[start]

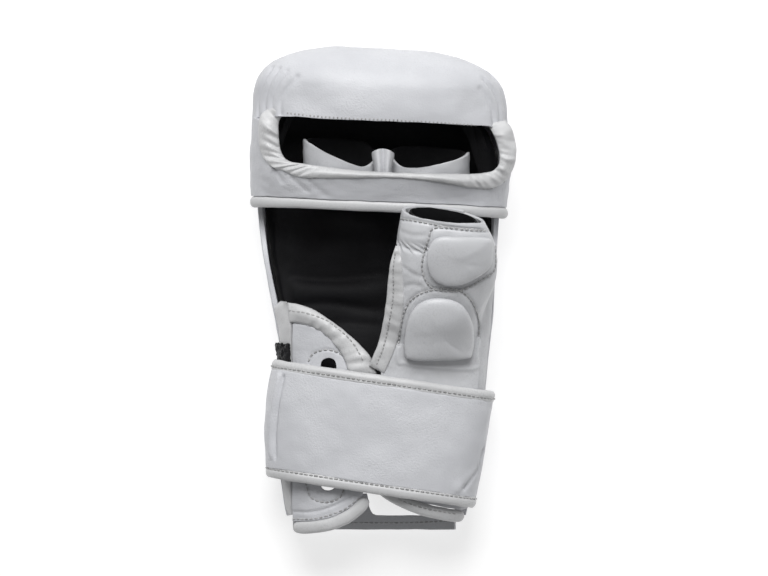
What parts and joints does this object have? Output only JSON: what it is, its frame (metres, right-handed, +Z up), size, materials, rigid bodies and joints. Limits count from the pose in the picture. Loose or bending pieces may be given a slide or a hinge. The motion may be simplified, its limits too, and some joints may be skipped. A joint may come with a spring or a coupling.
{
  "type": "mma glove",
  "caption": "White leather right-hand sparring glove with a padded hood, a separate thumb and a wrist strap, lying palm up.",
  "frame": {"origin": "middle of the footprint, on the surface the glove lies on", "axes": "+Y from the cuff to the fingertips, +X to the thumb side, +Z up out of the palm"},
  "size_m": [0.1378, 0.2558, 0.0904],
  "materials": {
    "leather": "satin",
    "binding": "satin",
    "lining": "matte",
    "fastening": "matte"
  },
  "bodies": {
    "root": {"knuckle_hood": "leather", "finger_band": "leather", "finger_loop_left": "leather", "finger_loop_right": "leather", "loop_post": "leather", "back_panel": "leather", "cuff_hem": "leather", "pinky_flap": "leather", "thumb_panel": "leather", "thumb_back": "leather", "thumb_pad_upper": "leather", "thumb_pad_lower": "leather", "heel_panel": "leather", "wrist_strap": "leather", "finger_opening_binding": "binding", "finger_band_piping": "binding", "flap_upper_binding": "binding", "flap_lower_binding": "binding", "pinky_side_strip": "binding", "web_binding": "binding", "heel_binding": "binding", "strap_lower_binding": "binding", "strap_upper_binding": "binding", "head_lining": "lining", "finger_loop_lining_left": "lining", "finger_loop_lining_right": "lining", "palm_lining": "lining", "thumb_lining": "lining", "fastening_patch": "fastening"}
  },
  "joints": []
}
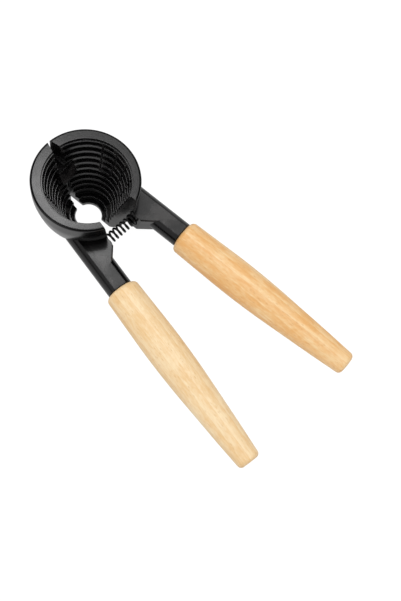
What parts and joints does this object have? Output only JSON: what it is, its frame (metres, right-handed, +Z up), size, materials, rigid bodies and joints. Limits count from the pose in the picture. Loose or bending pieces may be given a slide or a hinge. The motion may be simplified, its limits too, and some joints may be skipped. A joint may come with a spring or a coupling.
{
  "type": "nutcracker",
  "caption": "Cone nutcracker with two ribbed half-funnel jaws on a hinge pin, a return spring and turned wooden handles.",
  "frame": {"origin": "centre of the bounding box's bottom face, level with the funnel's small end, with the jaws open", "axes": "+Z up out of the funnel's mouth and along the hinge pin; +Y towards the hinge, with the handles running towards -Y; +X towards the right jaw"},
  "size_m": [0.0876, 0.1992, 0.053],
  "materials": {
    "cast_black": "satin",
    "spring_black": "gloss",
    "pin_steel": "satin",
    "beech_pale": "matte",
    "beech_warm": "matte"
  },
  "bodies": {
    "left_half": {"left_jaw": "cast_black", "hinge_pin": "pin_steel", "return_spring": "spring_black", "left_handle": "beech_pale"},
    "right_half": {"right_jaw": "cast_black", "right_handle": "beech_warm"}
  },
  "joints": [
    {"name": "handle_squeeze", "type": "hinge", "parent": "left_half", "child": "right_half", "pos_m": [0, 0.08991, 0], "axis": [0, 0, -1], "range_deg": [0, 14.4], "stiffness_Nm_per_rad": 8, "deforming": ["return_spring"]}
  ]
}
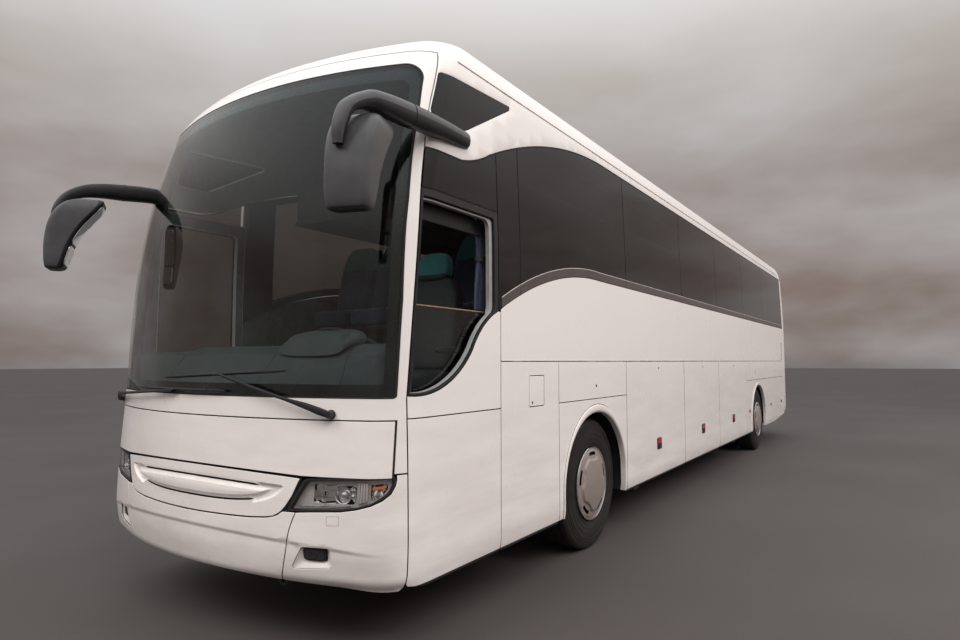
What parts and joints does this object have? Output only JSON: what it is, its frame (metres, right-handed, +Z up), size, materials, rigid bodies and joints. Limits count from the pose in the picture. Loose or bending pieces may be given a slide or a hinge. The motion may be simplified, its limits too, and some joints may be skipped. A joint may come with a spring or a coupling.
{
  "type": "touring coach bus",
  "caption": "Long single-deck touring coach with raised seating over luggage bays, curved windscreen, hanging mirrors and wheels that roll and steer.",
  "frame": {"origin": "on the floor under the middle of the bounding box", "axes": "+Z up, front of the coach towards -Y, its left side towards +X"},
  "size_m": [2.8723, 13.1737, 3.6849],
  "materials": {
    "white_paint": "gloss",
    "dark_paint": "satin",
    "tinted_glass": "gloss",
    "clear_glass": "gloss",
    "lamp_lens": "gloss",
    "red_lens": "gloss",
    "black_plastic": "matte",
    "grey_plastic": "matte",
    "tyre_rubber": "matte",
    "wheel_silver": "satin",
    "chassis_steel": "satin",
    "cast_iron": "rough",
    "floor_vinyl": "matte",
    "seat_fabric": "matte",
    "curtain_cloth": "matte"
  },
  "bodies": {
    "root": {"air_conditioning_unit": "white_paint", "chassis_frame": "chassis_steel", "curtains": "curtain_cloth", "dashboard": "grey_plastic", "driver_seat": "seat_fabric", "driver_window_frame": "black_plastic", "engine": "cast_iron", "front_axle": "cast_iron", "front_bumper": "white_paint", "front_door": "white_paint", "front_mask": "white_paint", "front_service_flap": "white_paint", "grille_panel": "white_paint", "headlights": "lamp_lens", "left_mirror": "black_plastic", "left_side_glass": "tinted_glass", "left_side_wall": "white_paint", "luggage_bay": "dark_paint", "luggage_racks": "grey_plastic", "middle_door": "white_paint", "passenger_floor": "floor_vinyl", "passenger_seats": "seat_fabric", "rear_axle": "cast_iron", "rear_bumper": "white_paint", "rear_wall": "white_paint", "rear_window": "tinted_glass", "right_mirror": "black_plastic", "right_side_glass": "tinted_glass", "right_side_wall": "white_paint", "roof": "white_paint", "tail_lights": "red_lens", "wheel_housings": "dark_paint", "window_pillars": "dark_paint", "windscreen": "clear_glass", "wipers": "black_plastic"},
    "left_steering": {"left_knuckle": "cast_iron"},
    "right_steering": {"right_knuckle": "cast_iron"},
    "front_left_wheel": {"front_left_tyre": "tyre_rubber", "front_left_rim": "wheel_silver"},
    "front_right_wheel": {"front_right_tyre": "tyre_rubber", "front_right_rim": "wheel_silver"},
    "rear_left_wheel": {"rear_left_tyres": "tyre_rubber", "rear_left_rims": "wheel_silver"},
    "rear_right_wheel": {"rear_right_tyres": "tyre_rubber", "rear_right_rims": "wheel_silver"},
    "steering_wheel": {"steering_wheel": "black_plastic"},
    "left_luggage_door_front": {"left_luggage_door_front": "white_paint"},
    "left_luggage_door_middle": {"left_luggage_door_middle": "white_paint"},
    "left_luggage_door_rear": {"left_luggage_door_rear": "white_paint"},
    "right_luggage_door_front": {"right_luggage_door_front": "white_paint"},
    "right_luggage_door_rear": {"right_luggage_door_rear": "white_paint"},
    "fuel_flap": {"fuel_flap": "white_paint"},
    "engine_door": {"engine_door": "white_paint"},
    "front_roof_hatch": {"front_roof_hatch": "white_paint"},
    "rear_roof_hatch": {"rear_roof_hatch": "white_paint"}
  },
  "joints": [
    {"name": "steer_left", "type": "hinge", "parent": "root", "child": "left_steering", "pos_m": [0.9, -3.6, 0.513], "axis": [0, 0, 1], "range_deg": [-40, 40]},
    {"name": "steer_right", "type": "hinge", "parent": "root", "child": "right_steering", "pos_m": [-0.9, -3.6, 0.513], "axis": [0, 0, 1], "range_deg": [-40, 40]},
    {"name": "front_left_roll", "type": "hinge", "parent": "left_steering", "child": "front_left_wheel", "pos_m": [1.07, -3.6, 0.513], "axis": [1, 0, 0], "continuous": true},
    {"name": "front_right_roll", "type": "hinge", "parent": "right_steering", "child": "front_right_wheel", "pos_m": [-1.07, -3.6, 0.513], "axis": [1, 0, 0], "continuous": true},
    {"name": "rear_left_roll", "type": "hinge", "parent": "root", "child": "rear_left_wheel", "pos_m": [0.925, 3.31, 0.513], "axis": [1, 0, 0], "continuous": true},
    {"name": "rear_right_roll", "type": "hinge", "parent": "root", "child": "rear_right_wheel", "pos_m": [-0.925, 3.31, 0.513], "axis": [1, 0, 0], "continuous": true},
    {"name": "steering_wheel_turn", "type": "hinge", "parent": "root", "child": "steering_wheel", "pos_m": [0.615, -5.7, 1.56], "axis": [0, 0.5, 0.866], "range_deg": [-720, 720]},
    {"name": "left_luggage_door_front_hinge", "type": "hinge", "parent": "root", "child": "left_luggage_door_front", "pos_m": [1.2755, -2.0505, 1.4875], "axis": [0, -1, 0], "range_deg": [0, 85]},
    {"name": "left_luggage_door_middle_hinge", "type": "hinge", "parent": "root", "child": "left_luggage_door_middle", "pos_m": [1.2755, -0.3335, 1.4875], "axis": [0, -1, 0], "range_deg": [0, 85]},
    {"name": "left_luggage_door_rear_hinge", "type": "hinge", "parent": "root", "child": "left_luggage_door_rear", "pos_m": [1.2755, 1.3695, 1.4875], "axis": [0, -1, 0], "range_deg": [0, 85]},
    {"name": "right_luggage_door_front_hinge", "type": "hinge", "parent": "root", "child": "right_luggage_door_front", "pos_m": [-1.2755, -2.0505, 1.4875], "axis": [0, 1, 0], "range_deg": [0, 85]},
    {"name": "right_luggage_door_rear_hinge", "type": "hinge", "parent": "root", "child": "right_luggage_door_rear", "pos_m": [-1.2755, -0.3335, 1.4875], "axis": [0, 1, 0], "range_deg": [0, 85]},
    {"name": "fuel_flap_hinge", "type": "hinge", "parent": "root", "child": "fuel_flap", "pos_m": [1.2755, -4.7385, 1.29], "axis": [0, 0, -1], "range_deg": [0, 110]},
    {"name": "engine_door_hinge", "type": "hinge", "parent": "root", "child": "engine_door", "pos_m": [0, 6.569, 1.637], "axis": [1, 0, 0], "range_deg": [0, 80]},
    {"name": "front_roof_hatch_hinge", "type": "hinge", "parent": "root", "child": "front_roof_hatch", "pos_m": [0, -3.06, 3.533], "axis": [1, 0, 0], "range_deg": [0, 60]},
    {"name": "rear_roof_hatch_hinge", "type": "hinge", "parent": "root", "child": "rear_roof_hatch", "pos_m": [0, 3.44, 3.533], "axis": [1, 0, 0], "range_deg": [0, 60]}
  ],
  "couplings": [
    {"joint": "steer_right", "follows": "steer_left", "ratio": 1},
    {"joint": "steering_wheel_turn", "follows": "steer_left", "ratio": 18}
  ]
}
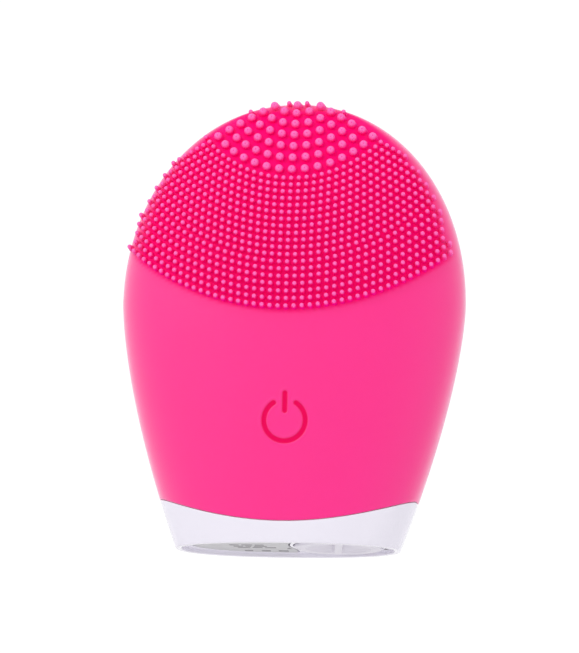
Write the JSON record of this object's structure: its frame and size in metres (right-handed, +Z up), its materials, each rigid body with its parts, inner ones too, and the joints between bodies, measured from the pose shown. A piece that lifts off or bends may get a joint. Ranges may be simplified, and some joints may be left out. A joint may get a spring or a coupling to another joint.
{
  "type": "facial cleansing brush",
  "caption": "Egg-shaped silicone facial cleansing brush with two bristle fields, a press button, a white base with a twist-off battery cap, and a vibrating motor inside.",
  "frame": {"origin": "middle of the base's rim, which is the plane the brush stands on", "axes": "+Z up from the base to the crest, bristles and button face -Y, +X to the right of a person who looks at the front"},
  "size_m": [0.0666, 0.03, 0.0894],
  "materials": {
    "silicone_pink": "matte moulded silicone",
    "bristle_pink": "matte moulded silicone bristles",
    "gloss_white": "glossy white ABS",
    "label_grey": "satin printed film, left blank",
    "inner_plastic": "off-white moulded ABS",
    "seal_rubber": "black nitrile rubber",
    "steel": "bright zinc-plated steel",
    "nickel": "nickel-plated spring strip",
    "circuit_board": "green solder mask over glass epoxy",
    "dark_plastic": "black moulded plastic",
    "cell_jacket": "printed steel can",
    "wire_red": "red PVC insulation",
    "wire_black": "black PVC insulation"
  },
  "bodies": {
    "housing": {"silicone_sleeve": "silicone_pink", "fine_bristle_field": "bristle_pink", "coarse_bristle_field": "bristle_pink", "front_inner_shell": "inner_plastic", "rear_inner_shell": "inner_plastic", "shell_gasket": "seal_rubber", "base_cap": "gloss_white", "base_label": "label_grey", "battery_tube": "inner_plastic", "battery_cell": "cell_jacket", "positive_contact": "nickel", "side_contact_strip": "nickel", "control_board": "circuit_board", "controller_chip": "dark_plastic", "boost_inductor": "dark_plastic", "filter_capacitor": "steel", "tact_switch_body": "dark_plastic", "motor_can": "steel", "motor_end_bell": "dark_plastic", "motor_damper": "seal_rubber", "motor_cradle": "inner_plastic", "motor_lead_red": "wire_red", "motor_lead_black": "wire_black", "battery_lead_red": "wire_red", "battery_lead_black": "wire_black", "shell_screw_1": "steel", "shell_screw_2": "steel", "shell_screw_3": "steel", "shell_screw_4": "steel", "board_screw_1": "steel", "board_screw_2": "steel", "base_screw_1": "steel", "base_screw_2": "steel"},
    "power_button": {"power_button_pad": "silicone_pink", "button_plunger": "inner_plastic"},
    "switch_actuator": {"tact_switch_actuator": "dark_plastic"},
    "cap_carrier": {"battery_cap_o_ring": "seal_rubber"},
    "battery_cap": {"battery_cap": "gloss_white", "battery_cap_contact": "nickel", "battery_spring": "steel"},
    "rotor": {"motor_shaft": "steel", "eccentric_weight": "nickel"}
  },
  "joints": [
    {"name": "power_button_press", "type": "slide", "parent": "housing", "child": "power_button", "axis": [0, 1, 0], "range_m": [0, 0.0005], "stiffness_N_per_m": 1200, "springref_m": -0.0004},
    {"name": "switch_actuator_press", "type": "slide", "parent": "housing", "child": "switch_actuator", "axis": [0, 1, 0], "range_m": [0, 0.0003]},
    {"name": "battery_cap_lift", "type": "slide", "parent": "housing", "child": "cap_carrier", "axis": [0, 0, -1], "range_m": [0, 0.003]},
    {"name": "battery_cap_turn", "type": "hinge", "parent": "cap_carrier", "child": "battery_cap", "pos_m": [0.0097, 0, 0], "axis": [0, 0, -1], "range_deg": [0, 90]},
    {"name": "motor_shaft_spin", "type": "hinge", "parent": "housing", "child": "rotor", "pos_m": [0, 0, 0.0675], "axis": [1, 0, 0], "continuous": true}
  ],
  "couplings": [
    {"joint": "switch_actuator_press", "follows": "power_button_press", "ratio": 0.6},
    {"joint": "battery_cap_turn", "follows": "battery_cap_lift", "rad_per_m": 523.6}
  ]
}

[end]

Aim: Above is a listing; report how many of its lines include the word "that", giving the number only.

Exercise solution: 2